According to the report, nearly $469 billion in annual revenues remain untapped because of weaknesses in tax compliance, policy implementation and revenue administration systems across Africa.

It added that more than 40 per cent of public investment resources on the continent are currently lost to inefficiencies, estimating that plugging the leakages could generate an additional $299 billion annually for productive investments.

The report further highlighted the growing importance of remittances and foreign investment flows to African economies. It disclosed that remittances to Africa rose from $91.6 billion in 2023 to $104.6 billion in 2024, while foreign direct investment inflows increased from $55.4 billion to $97 billion during the same period.

Net portfolio investments, which had recorded outflows of $1.6 billion previously, rebounded strongly to inflows of $22.9 billion in 2024.

Official development assistance also increased modestly from $61.7 billion to $65.9 billion, although the AfDB warned that aid flows could weaken going forward as advanced economies increasingly redirect resources toward domestic priorities and strategic geopolitical interests.

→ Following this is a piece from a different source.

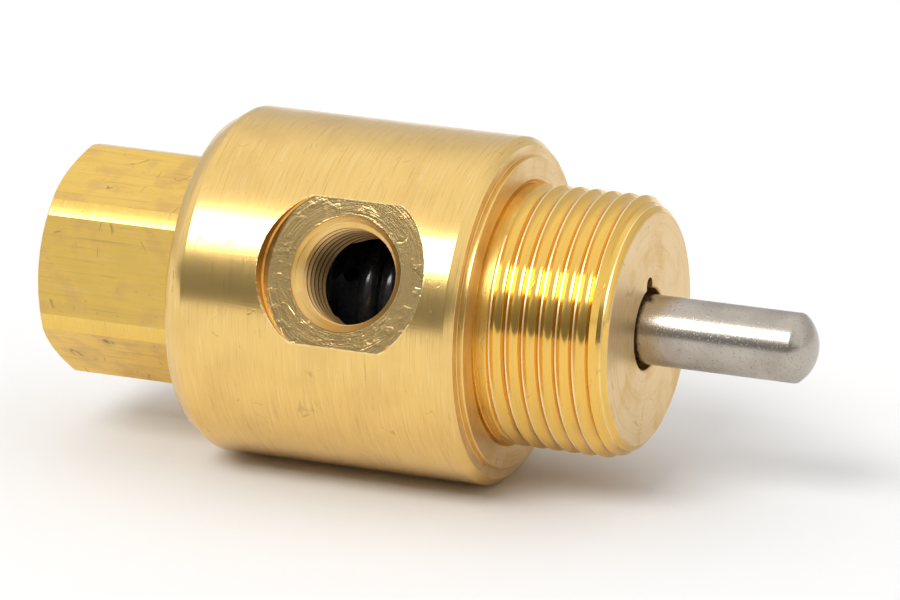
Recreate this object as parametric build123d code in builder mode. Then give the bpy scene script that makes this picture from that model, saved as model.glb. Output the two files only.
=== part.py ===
from build123d import *
import math
import os

os.makedirs("parts", exist_ok=True)

# Stem-operated three-way air valve, lying on its side, in millimetres.
# The valve axis runs along X, the pin points to +X, and +Z is up.
# Stations along the axis count from the front face of the body, positive towards the pin tip.

# body: turned from round bar, with a threaded neck
body_d = 31.75
body_length = 28.2
front_chamfer = (0.78, 0.65)      # axial, radial
rear_chamfer = (1.94, 1.2)
boss_height = 0.6
neck_d = 23.8125                  # 15/16-16 UN
boss_d = neck_d + 4.6875
neck_pitch = 1.5875
neck_length = 12.86
neck_relief_width = 1.05
neck_relief_depth = 0.97
neck_thread_depth = 0.5           # the groove bottoms are broad and flat
neck_chamfer = 1.4
seat_recess_depth = 0.25          # relief sunk into the front face, so that a panel lies flat
seat_recess_margin = 0.25         # how far the sunk relief reaches past the thread's crest
neck_last_groove = 0.1            # its middle, past the start of the chamfer
crest_share = 0.125               # crest land, as a share of the pitch
pipe_depth_share = 0.6134         # groove depth of the two pipe threads, as a share of the pitch
flank_slope = 0.57735             # half the groove's width for each unit of depth

# pin, spool and the bore that their seals stand in
pin_d = 6.35
spool_d = 9.525
stack_bore_d = 15.875

# openings in the body
pin_hole_d = pin_d + 1.15
pin_hole_notch_width = 1.4
pin_hole_notch_reach = pin_d / 2 + 1.675
front_wall = 2.26
front_chamber_d = stack_bore_d - 1.475
connector_thread_d = stack_bore_d + 1.025    # pitch diameter of 11/16-24 UNEF
connector_seal_bore_d = stack_bore_d + 2.525
connector_seal_bore_depth = 1.9

# side port: 1/8-27 NPT in a flat spotface
port_station = -11.14
port_lift = 25.0                  # degrees above the horizontal
port_minor_d = 8.7
port_pitch = 0.941
port_mouth_d = port_minor_d + 1.8
spotface_d = 16.0
spotface_depth = 1.475            # under the body's surface
spotface_plane = body_d / 2 - spotface_depth

# actuating pin
pin_length_out = 15.94            # straight and domed length beyond the neck face
pin_dome_height = 1.6
pin_tenon_d = 3.5
pin_tenon_length = 6.0
pin_tenon_spare = 0.5             # bottom of the spool's bore beyond the tenon
stroke = 4.0
clip_thickness = 0.7
clip_d = front_chamber_d - 2.4
clip_groove_d = pin_d - 1.0
clip_ring_width = 1.5
clip_lobe_width = 2.2
clip_lobe_overlap = 0.6
bumper_thickness = 1.0
bumper_bore_d = clip_d - 1.4

# spool and its seals
waist_d = 6.4
land_slope = 0.6                  # axial length of the cone between a land and the waist
land_chamfer = 0.3
seal_width = 3.6                  # squeezed width of each seal ring along the axis
gland_width = 3.74
seal_contact = 1.6                # width of the seal ring's line on the spool
seal_cover = 1.0                  # how far a land reaches past that line when it is shut
guide_counterbore_d = spool_d + 1.075
guide_chamfer = 0.3
guide_floor_gap = 0.4
guide_vent_d = 1.6
guide_vent_circle_d = pin_d + 2.35
guide_vent_count = 6
cage_length = 4.9
cage_waist_d = (spool_d + stack_bore_d) / 2 - 1.3
cage_rib_d = stack_bore_d - 2.475
cage_rib_width = 2.1
cage_flange = 1.0
cage_window_d = 1.5
cage_window_count = 6
seal_washer_thickness = 0.8
disc_spring_thickness = 0.35
disc_spring_height = 0.62
disc_spring_edge_gap = 0.05
land_overrun = 4.1                # rear land beyond the inlet seal's centre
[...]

Besides, the report noted that Africa’s financial systems remained shallow and fragmented, limiting the continent’s ability to mobilise domestic savings and channel them into productive sectors.

To address the problem, the bank called for deeper capital markets, improved regional financial integration and stronger domestic financial institutions capable of mobilising long-term development financing.

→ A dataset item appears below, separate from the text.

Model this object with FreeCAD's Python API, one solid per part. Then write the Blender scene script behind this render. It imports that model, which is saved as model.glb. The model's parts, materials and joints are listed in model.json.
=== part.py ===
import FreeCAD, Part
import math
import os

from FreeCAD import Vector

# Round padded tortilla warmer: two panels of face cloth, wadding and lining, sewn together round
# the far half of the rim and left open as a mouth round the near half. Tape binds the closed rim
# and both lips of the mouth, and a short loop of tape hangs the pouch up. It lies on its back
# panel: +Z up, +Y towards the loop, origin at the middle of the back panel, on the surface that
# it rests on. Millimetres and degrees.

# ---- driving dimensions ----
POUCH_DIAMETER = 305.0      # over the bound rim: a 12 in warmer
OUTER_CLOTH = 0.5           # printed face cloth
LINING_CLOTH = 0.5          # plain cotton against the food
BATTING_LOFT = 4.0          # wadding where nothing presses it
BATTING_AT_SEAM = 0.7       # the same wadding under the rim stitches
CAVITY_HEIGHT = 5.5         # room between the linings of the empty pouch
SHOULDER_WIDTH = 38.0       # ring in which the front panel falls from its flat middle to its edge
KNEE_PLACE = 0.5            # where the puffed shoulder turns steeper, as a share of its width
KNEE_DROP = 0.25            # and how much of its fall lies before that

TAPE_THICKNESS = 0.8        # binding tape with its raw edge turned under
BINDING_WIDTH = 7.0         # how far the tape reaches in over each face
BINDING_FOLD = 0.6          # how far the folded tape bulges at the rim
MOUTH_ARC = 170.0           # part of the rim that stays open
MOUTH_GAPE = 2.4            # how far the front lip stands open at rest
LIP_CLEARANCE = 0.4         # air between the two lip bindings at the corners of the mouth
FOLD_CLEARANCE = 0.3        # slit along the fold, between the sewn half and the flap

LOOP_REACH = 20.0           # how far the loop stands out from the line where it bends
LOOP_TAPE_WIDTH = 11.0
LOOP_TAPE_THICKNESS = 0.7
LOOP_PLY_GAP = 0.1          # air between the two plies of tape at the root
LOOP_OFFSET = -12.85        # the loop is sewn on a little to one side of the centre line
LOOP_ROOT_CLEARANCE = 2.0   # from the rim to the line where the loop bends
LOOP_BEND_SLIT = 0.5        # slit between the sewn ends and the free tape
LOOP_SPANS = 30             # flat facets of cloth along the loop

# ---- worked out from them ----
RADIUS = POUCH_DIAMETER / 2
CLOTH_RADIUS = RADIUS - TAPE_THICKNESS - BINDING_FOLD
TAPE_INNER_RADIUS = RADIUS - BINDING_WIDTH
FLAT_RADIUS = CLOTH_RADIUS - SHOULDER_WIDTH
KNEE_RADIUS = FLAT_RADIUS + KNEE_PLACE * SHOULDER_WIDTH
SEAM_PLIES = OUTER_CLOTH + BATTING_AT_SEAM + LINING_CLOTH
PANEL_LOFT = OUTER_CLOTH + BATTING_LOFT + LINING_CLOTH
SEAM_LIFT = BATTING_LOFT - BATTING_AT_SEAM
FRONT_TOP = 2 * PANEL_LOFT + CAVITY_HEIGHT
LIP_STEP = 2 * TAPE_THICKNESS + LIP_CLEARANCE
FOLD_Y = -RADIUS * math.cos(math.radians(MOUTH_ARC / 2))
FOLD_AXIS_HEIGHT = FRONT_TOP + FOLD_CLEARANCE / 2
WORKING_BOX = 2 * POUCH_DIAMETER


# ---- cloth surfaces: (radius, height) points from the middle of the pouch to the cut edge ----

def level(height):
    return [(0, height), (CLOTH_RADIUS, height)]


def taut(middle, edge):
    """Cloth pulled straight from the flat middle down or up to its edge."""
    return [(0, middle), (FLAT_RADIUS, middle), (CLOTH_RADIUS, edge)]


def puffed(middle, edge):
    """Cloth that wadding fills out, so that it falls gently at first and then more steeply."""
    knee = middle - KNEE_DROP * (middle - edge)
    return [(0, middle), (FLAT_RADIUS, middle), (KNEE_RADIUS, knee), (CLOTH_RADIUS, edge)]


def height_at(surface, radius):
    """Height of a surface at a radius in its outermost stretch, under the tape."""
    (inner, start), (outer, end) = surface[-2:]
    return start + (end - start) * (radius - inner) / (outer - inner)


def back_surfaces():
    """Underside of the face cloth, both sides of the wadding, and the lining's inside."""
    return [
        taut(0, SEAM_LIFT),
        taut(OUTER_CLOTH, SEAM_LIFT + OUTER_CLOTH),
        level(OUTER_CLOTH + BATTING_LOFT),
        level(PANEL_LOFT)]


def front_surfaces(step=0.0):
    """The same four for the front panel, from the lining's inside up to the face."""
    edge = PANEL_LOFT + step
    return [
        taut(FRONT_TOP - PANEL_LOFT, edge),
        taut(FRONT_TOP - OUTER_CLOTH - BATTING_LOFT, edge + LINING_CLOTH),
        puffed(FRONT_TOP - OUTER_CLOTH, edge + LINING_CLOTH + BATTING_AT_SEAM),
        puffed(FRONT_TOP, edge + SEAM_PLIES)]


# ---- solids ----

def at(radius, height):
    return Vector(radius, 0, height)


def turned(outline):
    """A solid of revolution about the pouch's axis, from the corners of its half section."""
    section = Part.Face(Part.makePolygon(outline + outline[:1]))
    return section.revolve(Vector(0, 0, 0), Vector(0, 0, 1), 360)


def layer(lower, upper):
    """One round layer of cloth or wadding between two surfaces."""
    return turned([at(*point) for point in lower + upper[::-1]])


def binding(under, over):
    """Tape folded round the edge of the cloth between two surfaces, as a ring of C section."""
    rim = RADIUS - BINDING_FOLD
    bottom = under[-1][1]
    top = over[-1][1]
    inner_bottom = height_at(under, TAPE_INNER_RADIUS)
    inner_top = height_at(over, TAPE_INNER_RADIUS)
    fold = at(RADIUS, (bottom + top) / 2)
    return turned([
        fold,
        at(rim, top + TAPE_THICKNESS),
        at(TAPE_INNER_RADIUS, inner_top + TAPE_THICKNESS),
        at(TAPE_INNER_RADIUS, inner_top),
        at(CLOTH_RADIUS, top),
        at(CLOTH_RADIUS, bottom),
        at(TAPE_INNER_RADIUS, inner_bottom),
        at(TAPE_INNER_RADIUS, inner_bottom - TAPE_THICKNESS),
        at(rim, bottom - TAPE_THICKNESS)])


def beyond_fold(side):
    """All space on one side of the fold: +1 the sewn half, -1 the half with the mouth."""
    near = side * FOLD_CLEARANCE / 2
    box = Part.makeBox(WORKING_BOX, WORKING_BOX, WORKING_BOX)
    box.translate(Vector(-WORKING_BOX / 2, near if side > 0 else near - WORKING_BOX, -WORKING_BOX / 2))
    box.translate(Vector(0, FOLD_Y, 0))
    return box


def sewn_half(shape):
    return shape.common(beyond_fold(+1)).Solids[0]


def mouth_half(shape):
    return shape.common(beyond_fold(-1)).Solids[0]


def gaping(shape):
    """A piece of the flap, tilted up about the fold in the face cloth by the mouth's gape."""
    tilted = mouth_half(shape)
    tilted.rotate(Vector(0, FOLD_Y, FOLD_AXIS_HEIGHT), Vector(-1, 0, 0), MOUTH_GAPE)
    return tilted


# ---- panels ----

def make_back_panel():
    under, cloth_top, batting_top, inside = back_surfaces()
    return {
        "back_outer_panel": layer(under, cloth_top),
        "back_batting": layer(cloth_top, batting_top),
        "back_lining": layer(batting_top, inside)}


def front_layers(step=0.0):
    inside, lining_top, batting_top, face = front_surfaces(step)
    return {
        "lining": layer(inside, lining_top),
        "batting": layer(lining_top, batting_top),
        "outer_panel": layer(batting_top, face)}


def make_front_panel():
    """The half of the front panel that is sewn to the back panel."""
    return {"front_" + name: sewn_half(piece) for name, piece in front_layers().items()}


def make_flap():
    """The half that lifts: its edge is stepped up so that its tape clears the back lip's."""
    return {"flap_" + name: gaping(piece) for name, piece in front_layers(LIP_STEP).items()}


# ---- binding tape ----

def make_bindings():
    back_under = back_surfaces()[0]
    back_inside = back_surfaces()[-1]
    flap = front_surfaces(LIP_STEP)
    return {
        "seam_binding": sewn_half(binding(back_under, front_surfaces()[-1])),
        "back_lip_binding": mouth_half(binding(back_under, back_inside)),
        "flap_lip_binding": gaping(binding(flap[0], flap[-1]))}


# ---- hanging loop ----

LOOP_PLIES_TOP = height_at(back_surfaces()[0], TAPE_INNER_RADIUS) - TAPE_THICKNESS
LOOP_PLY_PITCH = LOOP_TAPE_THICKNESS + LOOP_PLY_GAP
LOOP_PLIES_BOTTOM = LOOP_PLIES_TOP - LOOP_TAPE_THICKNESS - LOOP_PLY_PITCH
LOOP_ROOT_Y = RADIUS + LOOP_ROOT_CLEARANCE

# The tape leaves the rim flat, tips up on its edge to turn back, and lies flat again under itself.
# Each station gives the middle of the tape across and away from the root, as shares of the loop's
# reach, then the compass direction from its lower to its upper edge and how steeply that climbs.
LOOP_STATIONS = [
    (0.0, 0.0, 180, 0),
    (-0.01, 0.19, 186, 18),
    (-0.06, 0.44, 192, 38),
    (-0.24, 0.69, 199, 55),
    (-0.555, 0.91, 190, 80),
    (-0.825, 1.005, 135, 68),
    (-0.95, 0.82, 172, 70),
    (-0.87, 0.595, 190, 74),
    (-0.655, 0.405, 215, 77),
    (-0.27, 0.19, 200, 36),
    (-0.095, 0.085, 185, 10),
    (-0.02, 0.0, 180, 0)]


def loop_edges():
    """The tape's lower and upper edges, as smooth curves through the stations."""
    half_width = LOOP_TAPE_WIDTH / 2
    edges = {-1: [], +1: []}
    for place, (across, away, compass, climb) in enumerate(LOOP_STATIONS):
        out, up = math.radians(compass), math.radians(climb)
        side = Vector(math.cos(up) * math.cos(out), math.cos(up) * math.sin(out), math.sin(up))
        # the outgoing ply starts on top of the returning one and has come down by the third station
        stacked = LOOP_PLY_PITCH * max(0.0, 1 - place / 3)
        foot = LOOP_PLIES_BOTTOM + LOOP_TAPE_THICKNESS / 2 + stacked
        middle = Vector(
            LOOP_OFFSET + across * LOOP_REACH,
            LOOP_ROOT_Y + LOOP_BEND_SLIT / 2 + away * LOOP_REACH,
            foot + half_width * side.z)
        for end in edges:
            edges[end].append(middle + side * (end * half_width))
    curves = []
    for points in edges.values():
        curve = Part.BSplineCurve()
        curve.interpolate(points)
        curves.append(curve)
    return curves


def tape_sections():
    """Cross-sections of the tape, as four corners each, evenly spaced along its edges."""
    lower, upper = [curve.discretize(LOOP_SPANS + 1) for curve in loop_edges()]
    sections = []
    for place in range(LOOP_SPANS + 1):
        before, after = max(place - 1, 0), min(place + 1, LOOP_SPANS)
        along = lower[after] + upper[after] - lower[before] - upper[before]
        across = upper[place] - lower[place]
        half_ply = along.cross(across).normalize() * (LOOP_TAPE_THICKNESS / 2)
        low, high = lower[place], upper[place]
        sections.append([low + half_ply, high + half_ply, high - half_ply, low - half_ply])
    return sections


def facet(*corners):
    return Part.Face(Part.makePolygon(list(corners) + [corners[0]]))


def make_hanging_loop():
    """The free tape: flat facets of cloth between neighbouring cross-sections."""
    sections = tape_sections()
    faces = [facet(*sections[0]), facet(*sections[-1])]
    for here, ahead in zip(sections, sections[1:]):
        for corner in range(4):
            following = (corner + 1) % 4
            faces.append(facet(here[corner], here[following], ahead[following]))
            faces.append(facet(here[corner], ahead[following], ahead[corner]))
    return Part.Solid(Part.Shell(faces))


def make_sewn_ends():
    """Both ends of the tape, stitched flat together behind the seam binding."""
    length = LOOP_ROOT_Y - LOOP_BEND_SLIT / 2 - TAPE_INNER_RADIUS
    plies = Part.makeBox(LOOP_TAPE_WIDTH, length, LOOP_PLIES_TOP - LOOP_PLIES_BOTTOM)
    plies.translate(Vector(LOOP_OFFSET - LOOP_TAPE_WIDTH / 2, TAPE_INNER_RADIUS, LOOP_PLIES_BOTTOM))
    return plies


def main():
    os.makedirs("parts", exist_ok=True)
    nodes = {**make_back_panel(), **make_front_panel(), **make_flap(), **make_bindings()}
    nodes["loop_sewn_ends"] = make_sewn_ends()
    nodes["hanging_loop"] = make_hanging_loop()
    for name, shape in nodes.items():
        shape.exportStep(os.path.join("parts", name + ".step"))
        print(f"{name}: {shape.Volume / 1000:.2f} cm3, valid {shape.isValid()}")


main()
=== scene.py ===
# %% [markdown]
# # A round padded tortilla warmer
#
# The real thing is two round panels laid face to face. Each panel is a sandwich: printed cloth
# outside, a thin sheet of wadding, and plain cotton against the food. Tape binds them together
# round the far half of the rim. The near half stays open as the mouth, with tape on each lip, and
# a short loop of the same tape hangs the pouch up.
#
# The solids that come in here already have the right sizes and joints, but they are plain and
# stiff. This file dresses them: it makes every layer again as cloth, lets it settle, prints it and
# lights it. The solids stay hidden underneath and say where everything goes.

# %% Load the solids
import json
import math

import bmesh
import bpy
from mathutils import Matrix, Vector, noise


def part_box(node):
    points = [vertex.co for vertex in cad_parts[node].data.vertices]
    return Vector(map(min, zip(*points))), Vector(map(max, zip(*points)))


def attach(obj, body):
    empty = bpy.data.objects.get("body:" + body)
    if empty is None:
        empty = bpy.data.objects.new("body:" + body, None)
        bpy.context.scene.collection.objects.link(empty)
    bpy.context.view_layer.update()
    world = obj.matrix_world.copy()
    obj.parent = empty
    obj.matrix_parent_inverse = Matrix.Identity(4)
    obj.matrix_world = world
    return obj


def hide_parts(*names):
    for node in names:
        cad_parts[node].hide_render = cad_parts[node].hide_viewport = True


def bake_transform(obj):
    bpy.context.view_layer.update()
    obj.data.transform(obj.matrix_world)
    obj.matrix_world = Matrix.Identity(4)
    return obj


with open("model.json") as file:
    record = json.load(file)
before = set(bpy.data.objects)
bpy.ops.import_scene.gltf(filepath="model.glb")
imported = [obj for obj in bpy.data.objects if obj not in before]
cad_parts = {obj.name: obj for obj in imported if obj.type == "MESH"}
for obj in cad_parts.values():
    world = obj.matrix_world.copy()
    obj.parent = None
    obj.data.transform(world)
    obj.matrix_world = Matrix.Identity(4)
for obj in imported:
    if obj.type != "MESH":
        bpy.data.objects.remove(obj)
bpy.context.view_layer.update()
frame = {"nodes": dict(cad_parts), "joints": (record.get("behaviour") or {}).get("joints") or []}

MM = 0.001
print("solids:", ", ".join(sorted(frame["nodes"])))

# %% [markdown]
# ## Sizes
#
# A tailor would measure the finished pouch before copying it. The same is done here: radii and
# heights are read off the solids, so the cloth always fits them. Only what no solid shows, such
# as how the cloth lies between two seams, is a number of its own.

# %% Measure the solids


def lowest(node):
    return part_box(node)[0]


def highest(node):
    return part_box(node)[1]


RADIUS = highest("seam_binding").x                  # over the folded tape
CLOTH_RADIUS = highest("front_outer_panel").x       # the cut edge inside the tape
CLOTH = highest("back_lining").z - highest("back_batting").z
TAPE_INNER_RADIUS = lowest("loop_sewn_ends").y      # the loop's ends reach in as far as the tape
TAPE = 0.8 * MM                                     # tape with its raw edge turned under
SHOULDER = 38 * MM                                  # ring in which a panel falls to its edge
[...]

The AfDB also advocated stronger fiscal reforms across Africa, urging governments to broaden tax bases, digitise tax administration systems and improve transparency in public spending.

“With crisis-prone growth, priority should be given to broadening the tax base and improving the efficiency of revenue collection,” the report stated.

The lender warned governments against expensive fuel subsidies and blanket tax waivers, arguing that such policies weaken long-term fiscal resilience. Instead, it recommended targeted social protection programmes aimed at cushioning vulnerable households from food and energy shocks.